Lab Product News
News

Study paves way for treating bone metastasis in breast cancer patients


Calgary, AB – A multidisciplinary and international research team led by a University of Calgary scientist has been able to demonstrate, for the first time ever, how the hormone prolactin can escalate bone metastasis in breast cancer patients, setting the foundation for novel clinical treatments for bone metastasis in breast cancer patients.

 

“Bone metastasis is a highly debilitating part of the disease created by the spread of breast cancer,” said Carrie Simone Shemanko, associate professor in Department of Biological Sciences in the Faculty of Science.
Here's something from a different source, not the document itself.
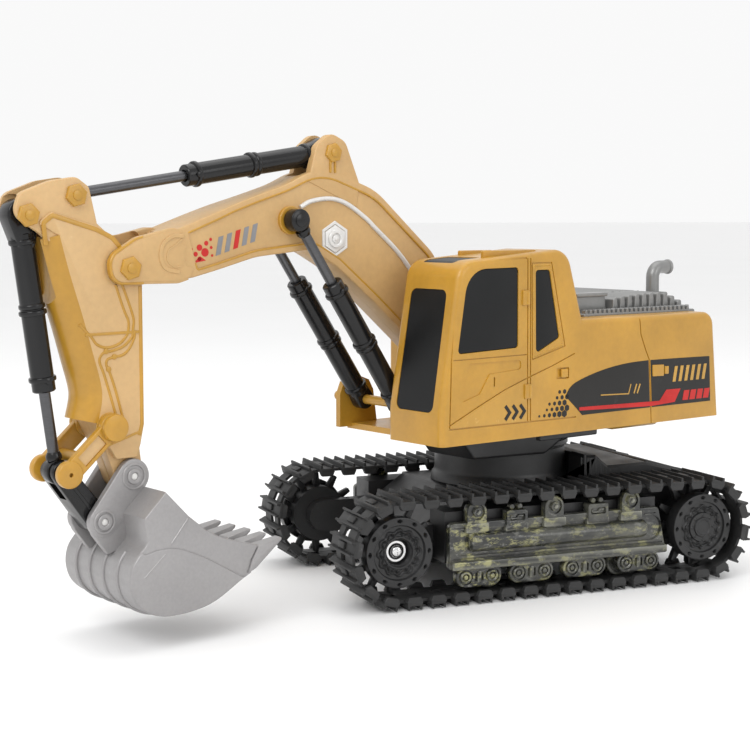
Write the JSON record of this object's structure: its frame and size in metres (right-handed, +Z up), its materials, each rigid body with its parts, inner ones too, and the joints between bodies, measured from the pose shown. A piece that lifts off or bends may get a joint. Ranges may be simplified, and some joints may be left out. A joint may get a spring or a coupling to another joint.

She is also the leader of the five-year research project recently published in the Journal of the National Cancer Institute. “It can lead to painful bone fractures, a significant loss of quality of life, and even death.”

 

According to the Canadian Cancer Society, breast cancer is the most common cancer among Canadian women (excluding non-melanoma skin cancers). It is also the second leading cause of death from cancer in Canadian women. In 2015, an estimated 25,000 women and 220 men will have been diagnosed with breast cancer. Of breast cancer patients whose disease has spread to other parts of their body, up to 85 percent will suffer bone metastasis, meaning their bones cells will have been disturbed by breast cancer cells.

 

“Bone is the most common site of metastasis in women whose cancer has spread from the breast,” said Shemanko, who led the research from her lab at the university, collaborating with other leading experts from the University of Calgary; Tampa, Florida; Paris, France; and Harbin, China.

 

To understand what happens at the site of bone metastasis, the research team grew breast cancer and bone cells in the lab and studied how prolactin plays a role in the communication between these cells.

 

“Our work indicates that women with high levels of the prolactin-receptor in their breast tumours experience bone metastasis earlier than women who have low levels,” says Shemanko. “We also discovered that these breast cancer cells travel to the bone where they can form new tumours in the bone.”

 

A total of 134 patient breast cancer biopsy samples and 17 matched breast cancer and bone biopsies were used in the study.

 

“What we found is that prolactin stimulates breast cancer cells to release factors that act as a language that is listened to by the bone cells,” she adds. “This cell language instructs them to break down the bone, creating an awful, vicious cycle of bone breakdown and tumour growth in the bone.”

 

This new understanding of the role of prolactin in the behaviour of breast cancer cells that have spread to the bone is expected to inform the development of new treatments to prevent the detrimental effects of bone metastasis. Shemanko’s team is already studying how certain drugs could specifically target the bone loss induced by the prolactin responsive breast cancer cells.

 

“Our research paves the way for more extensive inquiries into the role of prolactin in breast cancer metastasis and also for more large-scale studies,” she said. “I am humbled and motivated by the knowledge that we need to learn more and do more to continue to grow our understanding of the complex biology of cancer,” she added.

 

The research team’s work was supported by the Alberta Cancer Foundation, the Institute of Cancer Research of the Canadian Institutes of Health Research and the Canadian Breast Cancer Foundation.